Progressive social policies, as the cases of Argentina, Brazil and Uruguay among others demonstrate well, have not achieved diminishing inequality, or distributing the wealth or realizing structural reforms, but they have been very efficient at the time for dividing popular organizations, introducing wedges into territories that the popular sectors control and in not a few cases diverting the struggle’s objectives toward secondary questions. They have not touched ownership of land and the other means of production. The social policies seek to attenuate the effects of accumulation by dispossession without modifying the policies that sustain this model: open sky mining, mono-crops, hydroelectric dams and the big infrastructure works.

With the exceptions of Chile and Peru where the struggle of the student movement and the resistance against mining continue alive, in the better part of the countries the initiative has passed to the governments, the anti-systemic movements are weaker and are more isolated, and we have lost a strategic horizon. Urban territorial work, from which formidable offensives were launched against a privatizing neoliberalism, finds itself in a blind alley with a difficult way out short term, while the ministries of social development, economic solidarity and others, have started to infiltrate the territories in resistance with programs that range from monetary transfers to poor families to different “supports” to productive undertakings. Initially the movements receive this aid with the hope of strengthening themselves, but in a little while they see how demoralization and a loss of membership spread in their ranks.

What can a grassroots collective do when it erects a popular high school in a barrio, with enormous sacrifice based on collective work, to observe how a little while later the Government creates another high school nearby, with better infrastructure, identical courses and even placing names on it of famous revolutionaries? The answer is that we don’t know; that we have still not learned how to work in what were our territories and are now spaces invaded by legions of workers and social workers with very progressive and even radical discourses, but that work for those above.

Zapatismo has come out strengthened from this policy of a military and “social” circle and annihilation where the State was thoroughly pledged to dividing through material “aid” as a complement to the military and paramilitary campaigns. Because of that many of us receive with enormous joy the December 21 mobilization. Not because we suspected that they were not there, something that only those that are informed by the media can believe, but rather because we confirm that it is possible to cross through the hell of military aggression added to social counterinsurgency policies. Knowing, studying, comprehending the Zapatista experience is more urgent than ever for those that live under the progressive model.

It’s certain that progressivism plays a positive role with respect to Yankee domination by seeking a certain kind of autonomy for local and regional capitalist development. Facing the anti-systemic movements, however, they seek to follow the path of social democracy not at all different from previous governments. It’s necessary to understand this duality inside of the same model: the progressive collision with Washington’s interests but inside the same logic of accumulation by dispossession. In a strict sense we’re dealing with a dispute over who the beneficiaries are of the exploitation and oppression of those below, a role in which the local bourgeoisie and administrators of parties of the “left” allied with certain business unionism, claim part of the booty.

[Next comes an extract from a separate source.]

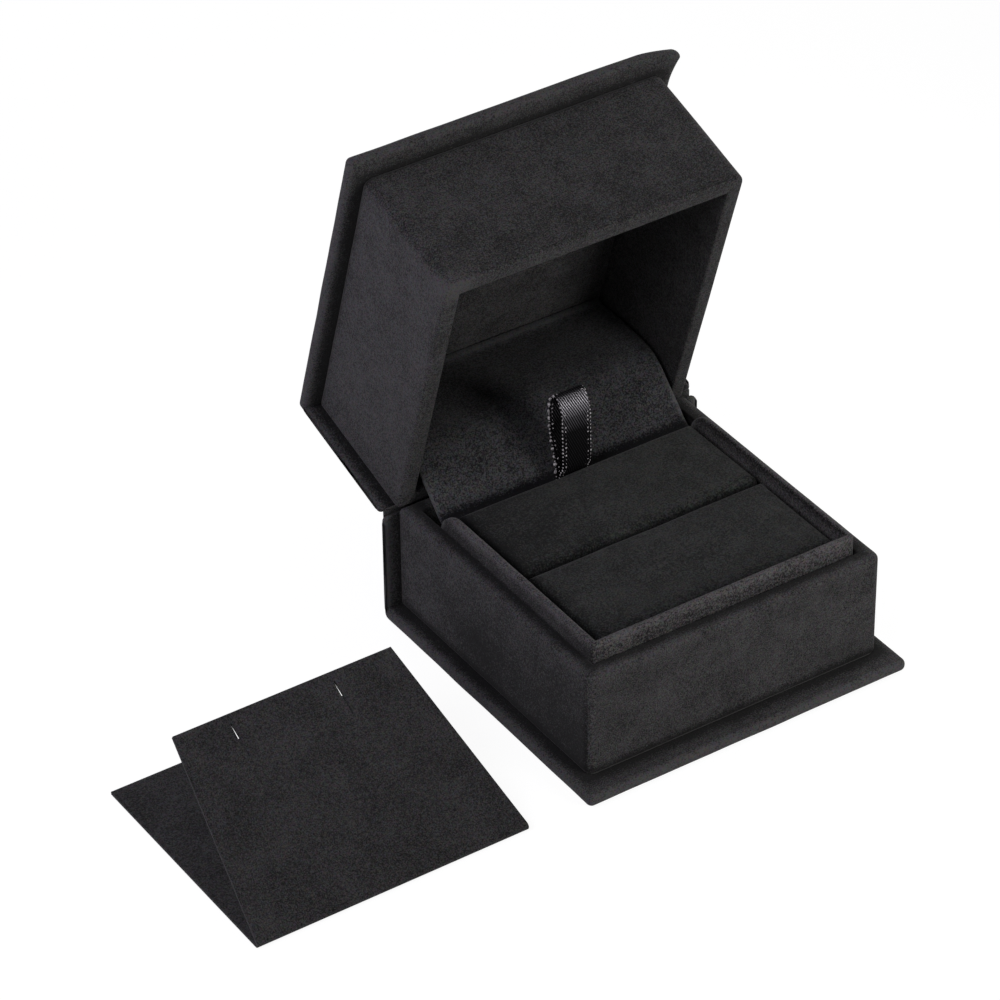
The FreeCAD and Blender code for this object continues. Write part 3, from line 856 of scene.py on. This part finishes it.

The Zapatista course leaves some lessons for the movements and individuals that live “encircled” by progressivism.

In first place, the importance of militant commitment, firmness of values and principles, not selling out or giving up because of an enemy that appears stronger and more powerful and because of the anti-systemic social movements that are weaker and more isolated at a given time.

Secondly, the need of persisting in what each one believes and thinks beyond the immediate results, of the supposed momentous successes and failures, in conjunctures that many times are fabricated by the media. Persisting in the creation of movements that are not institutionalized or prisoners of electoral seasons is the only way of constructing solidly and long term.

Third, the importance of a different way of doing politics, without which there is nothing beyond the media, the institutional or the electoral. An intense debate runs through not a few South American movements about the convenience of participating in elections or of the institutionalizing of diverse modes, as a way of avoiding the isolation of territorial work and to enter into “real” politics. The Zapatistas show us that there are other ways of doing politics that don’t turn around the occupation of State institutions and that consist of creating below ways of making decisions collectively, of producing and reproducing our lives on the basis of “govern by obeying.” That political culture is not adequate for those who seek to use the common people as stairways to individual aspirations. Therefore, so many politicians and intellectuals of the system reject those new modes, in which they have to be subordinate to the collective.

Fourth is autonomy as a strategic horizon and as a daily practice. Thanks to the way the communities resolve their needs, we have learned that autonomy cannot be just a statement of intentions (for being more valuable) but that it has to be consolidated in material autonomy, from food and health to education and the way of making decisions, in other words of governing ourselves.

In recent years we have seen experiences inspired by Zapatismo outside of Chiapas, even in some cities, which shows that we’re not dealing with a political culture that only has validity for the indigenous communities of that Mexican State.